Ensemble Control Variates

Abstract

Control variates have become an increasingly popular variance-reduction technique in Bayesian inference. Many broadly applicable control variates are based on the Langevin-Stein operator, which leverages gradient information from any gradient-based sampler to produce variance-reduced estimators of expectations. These control variates typically require optimising over a function u(θ) within a user-defined functional class G, such as the space of Qth-order polynomials or a reproducing kernel Hilbert space. We propose using averaging-based ensemble learning to construct Stein-based control variates. While the proposed framework is broadly applicable, we focus on ensembles constructed from zero-variance control variates (ZVCV), a popular parametric approach based on solving a linear approximation problem that can easily be over-parameterised in medium-to-high dimensional settings.
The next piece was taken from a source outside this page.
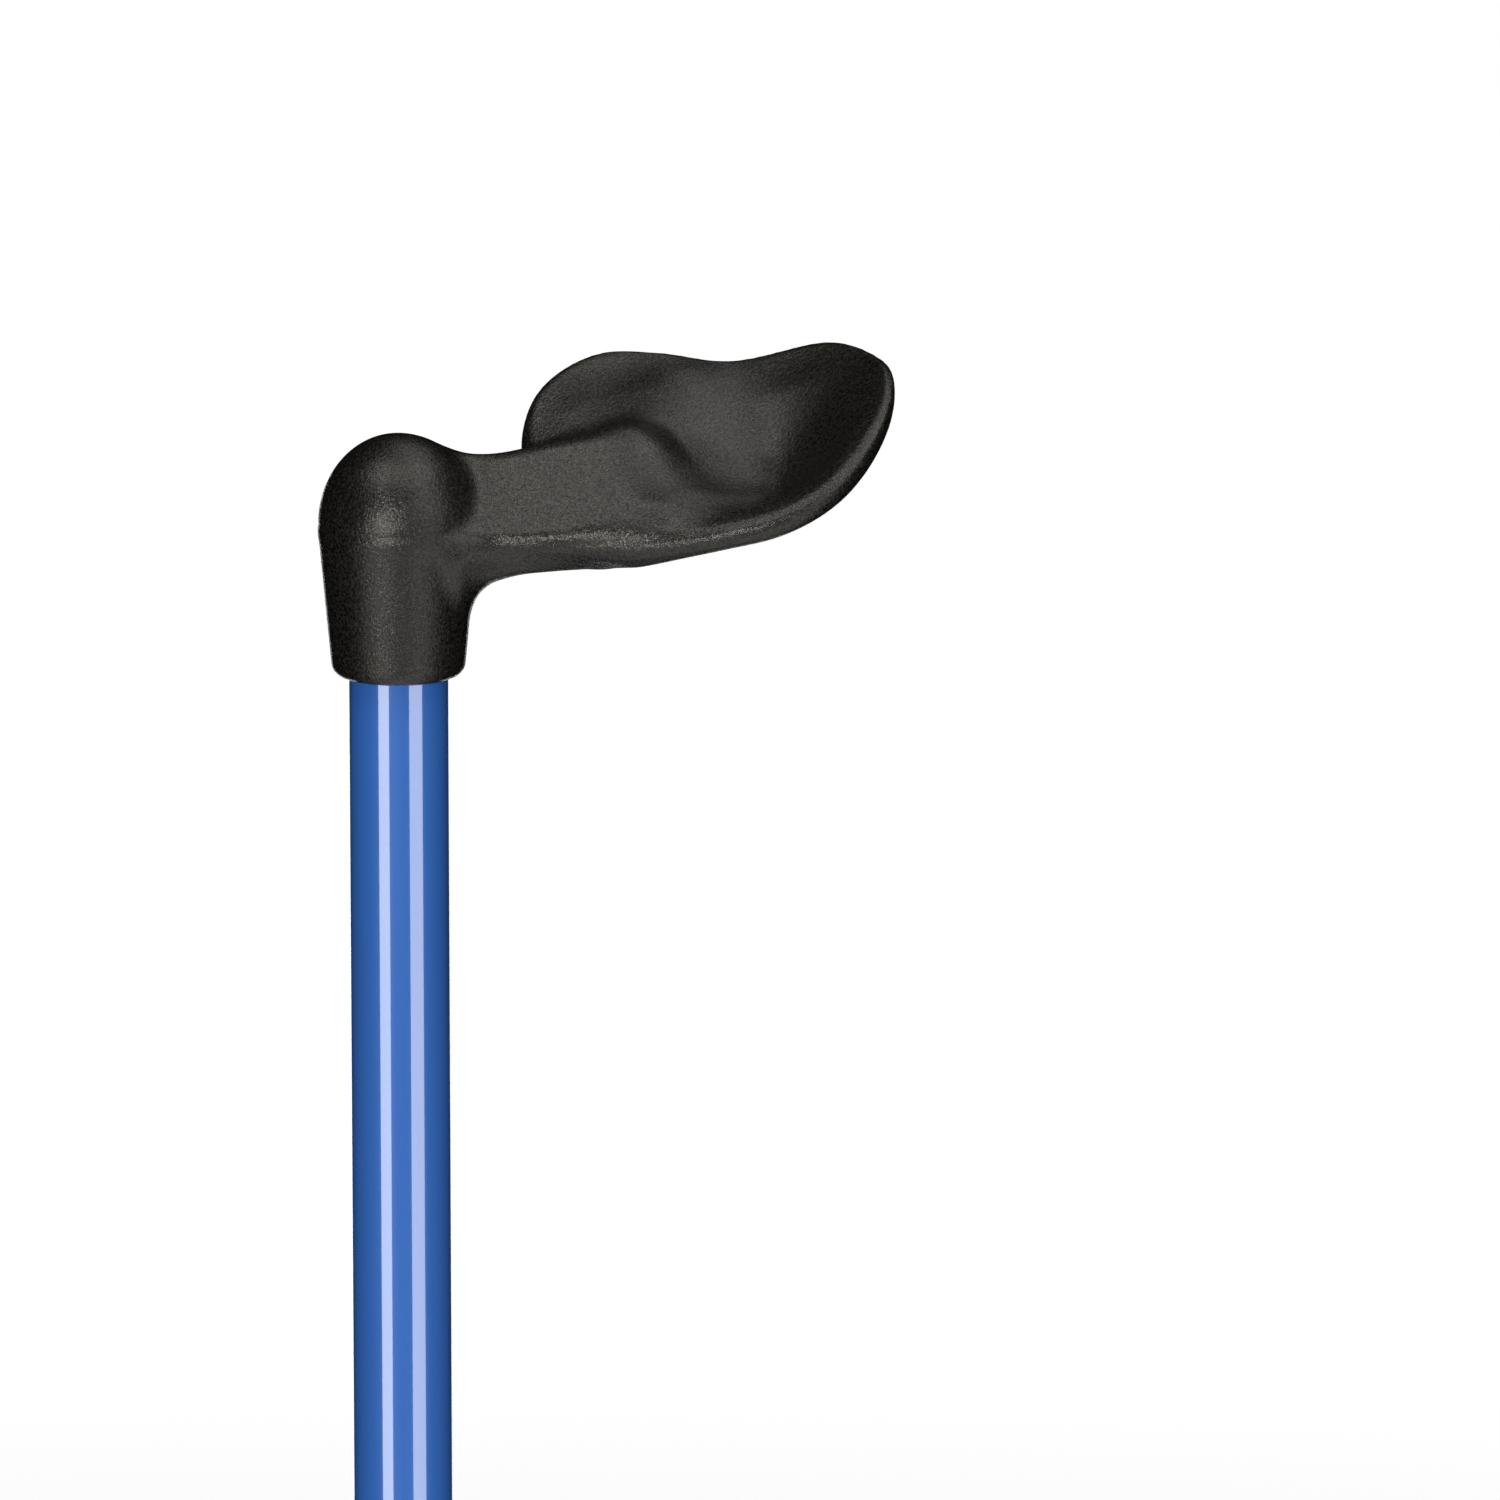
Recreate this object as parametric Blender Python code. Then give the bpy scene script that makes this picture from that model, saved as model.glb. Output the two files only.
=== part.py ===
"""A height-adjustable walking stick with a moulded palm-grip handle, made to fit one hand.

The middle of the ferrule's foot is the origin and the tubes run up +Z. The handle points along +X, with the
broad wing that carries the outer edge of the palm on +Y. The upper tube slides over the lower one. A sprung
button in the lower tube locks into one of a row of holes, and a screwed collar stops the tubes rattling.
"""

import math

import bmesh
import bpy
import numpy as np
import openvdb
from mathutils import Vector

# Lengths are in millimetres up to the meshes, which are in metres.
MM = 0.001
GAP = 0.3  # between neighbouring pieces

# Driving dimensions
TUBE_RADIUS = 11.0
TUBE_WALL = 1.2
COLLAR_FOOT_Z = 786.0  # height of the handle's lower edge
FERRULE_HEIGHT = 42.0
HOLE_COUNT = 7
HOLE_PITCH = 25.0
HOLE_RADIUS = 4.0
ENGAGEMENT = 158.0  # length of lower tube inside the upper one, with the button in the middle hole

# Tubes
UPPER_BORE = TUBE_RADIUS - TUBE_WALL
LOWER_RADIUS = UPPER_BORE - GAP
LOWER_BORE = LOWER_RADIUS - TUBE_WALL
SOCKET_DEPTH = 38.0  # of the handle, for the upper tube
UPPER_FOOT_Z = 326.0
LOWER_FOOT_Z = 12.0
LOWER_TOP_Z = UPPER_FOOT_Z + ENGAGEMENT
BUTTON_Z = LOWER_TOP_Z - 45.0
TUBE_SEGMENTS = 48

# Handle: collar and dome over the tube, measured from the collar's foot
COLLAR_RADIUS = 14.5
DOME_RADIUS = 17.6
DOME_Z = 33.6
DOME_HEIGHT = 20.3
DOME_STRETCH = 1.08  # towards the neck
COLLAR_EDGE = 2.6
PIN_RADIUS = 2.0
PIN_Z = COLLAR_FOOT_Z + 14.0

# Handle: the neck's five-cornered sections (y, z) along x, from the ridge round by the near side
NECK_STATIONS = [2, 10, 20, 30, 42, 52, 58, 64, 71, 80]
NECK_SECTIONS = [
    [(2, 47), (-9, 31), (-6, 24), (8, 24), (11, 36)],
    [(3, 49.4), (-11.2, 31.5), (-7, 24), (8, 24), (12, 36)],
    [(4, 49.4), (-12.6, 31.6), (-7.5, 23.6), (7, 24), (12.5, 37)],
    [(4, 51.3), (-13.6, 31.4), (-8.5, 24.4), (7, 24.8), (13, 38.5)],
    [(4.4, 54.3), (-14.6, 31.8), (-9, 25.7), (8, 26.9), (14, 40)],
    [(6.0, 55.6), (-15.2, 32.6), (-9.5, 27.7), (9, 29.9), (15, 42.5)],
    [(7.4, 52.4), (-15.0, 33.3), (-10, 29.5), (10, 32.4), (16, 44.5)],
    [(8.0, 46.0), (-14.0, 34.2), (-10, 31.2), (10.5, 34.4), (15.5, 42.5)],
    [(7.0, 40.5), (-11.5, 35.2), (-9, 33.2), (9.5, 35.6), (12.5, 39.5)],
    [(5, 39.0), (-6, 36.8), (-5, 35.8), (6, 37), (8, 38.8)],
]
NECK_ROUNDING = [3.2, 3.2, 3.4, 3.8, 5.0, 6.6, 7.4, 7.2, 5.2, 2.4]

# Handle: the palm rest's plan (x, y), and the height of its upper surface over a grid of x and y
PALM_PLAN = [
    (27, 20), (32, 27.5), (42, 31.5), (56, 32.5), (72, 32), (86, 30.5), (97.5, 26.5), (105.5, 17),
    (109, 5), (106.5, -7), (98, -17), (86, -22), (72, -21.5), (58, -18), (44, -10), (30, 8),
]
PALM_X = [25, 35, 45, 54, 60, 66, 73, 81, 90, 100, 110]
PALM_Y = [-24, -15, -7, 0, 8, 16, 25, 34]
PALM_TOP = [
    [34, 36, 39, 42, 46.5, 52, 60.9, 66.8],
    [34, 36, 39.5, 43.2, 48.0, 53.8, 62.5, 71.1],
    [34, 36.2, 39.8, 44.0, 49.6, 55.4, 63.0, 73.5],
    [36.0, 37.6, 40.5, 45.2, 51.6, 57.6, 64.1, 71.8],
    [38.0, 38.4, 40.2, 44.6, 51.3, 58.2, 64.9, 70.1],
    [39.6, 39.1, 39.8, 42.8, 50.0, 57.4, 64.5, 68.7],
    [41.4, 40.0, 39.3, 41.4, 48.1, 55.8, 63.6, 69.0],
    [43.3, 41.7, 40.4, 41.6, 47.6, 55.8, 64.4, 72.7],
    [47.3, 45.9, 45.6, 47.6, 53.0, 60.5, 68.5, 76.9],
    [53.8, 54.0, 55.8, 58.4, 62.8, 67.8, 74.0, 80.6],
    [60.5, 62.4, 65.2, 68.2, 72.2, 75.6, 79.6, 83.9],
]
RIM_THICKNESS = 6.2
EXTRA_IN_MIDDLE = 1.0
EXTRA_REACHED = 14.0  # distance inside the rim where the palm rest is thickest
RIM_ROLL = 2.2  # drop of the upper surface at the very rim
RIM_ROLL_Y = -12, 22
RIM_ROLL_WIDTH = 5.5, 13.0  # at those two y
PALM_BLEND = 8.0
NECK_BLEND = 3.5
THROAT_BLEND = 9.0  # added under the neck, behind the collar
FORM_BOX = (-22, -30, -4), (114, 40, 80)
FORM_STEP = 2.2
FORM_KEPT = 0.5  # share of the form's triangles that the mesh keeps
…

A common remedy is to use regularised ZVCV via penalised regression, but these methods can be prohibitively slow. We introduce ensemble ZVCV methods based on ensembles of OLS estimators and evaluate the proposed methods against established methods in the literature in a simulation study. Our results show that ensemble ZVCV methods are competitive with regularised ZVCV methods in terms of statistical efficiency, but are substantially faster. This work opens a new direction for constructing broadly applicable control variate techniques via ensemble learning.